Shared learning is paramount because there are some components that are common to all shale plays. There also are some that are basin-specific and some that are well-specific. Team leaders have to be careful not to inundate the organization with too much information.

One of the challenges is the organizational structure in many companies with separate drilling, completion, and production organizations. Information is not shared easily across these departments, and there are sometimes conflicting objectives.

When we look at these plays, what we see are more and more opportunities to cross those lines to take advantage of the growing information to place the bore in the sweet spot. Completion opportunities can be identified based on the information collected in the drilling process. Pulling together the service companies and the operators is going to be a key to advancing efficiencies. One of the solutions that we have been driven to in some areas is the idea of vertical integration, where on some limited scale we are supplying our own services. It is possible that these solutions also may be solutions for some international locations as well, although we are not yet 100% self-sufficient. We are still going to have to count on other support services following along and being there for operators to use.

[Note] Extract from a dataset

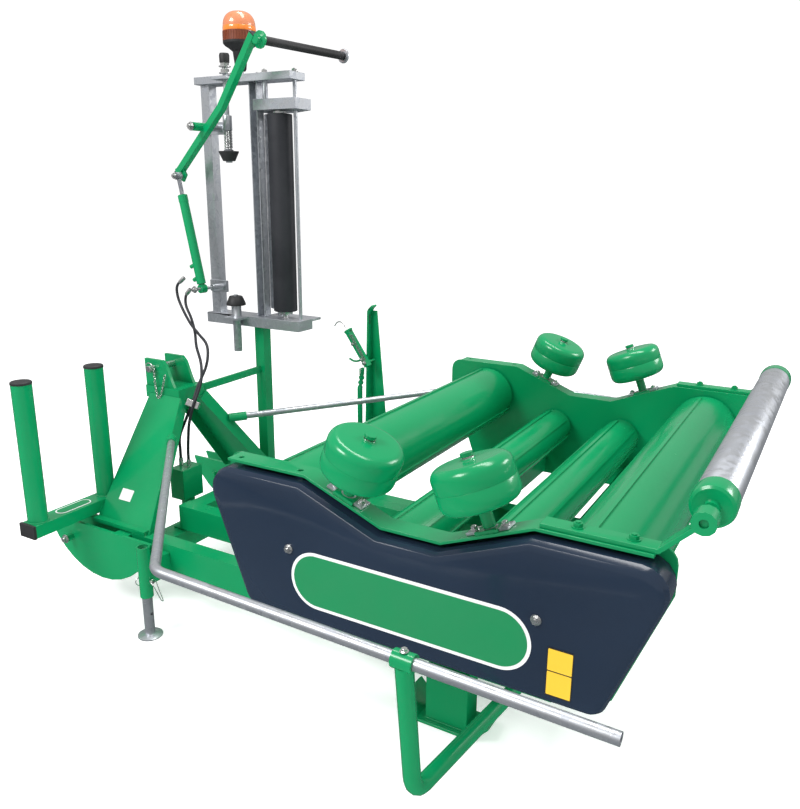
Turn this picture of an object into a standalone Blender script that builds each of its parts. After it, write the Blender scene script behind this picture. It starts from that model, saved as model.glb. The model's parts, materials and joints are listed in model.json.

As a service company, there are big challenges in performing equipment maintenance as soon as necessary due to the decrease in time from spud to total depth. It requires a huge investment from us, but we have been able to maintain equipment because we have decentralized facilities, allowing us to complete the work locally, and we have the necessary inventory to keep things running. Wells do not take as long now, and rig moves do not take as long, so our turn-around time is limited. But we are meeting the challenges to get those tools in for maintenance, into working condition, and back out to the well site.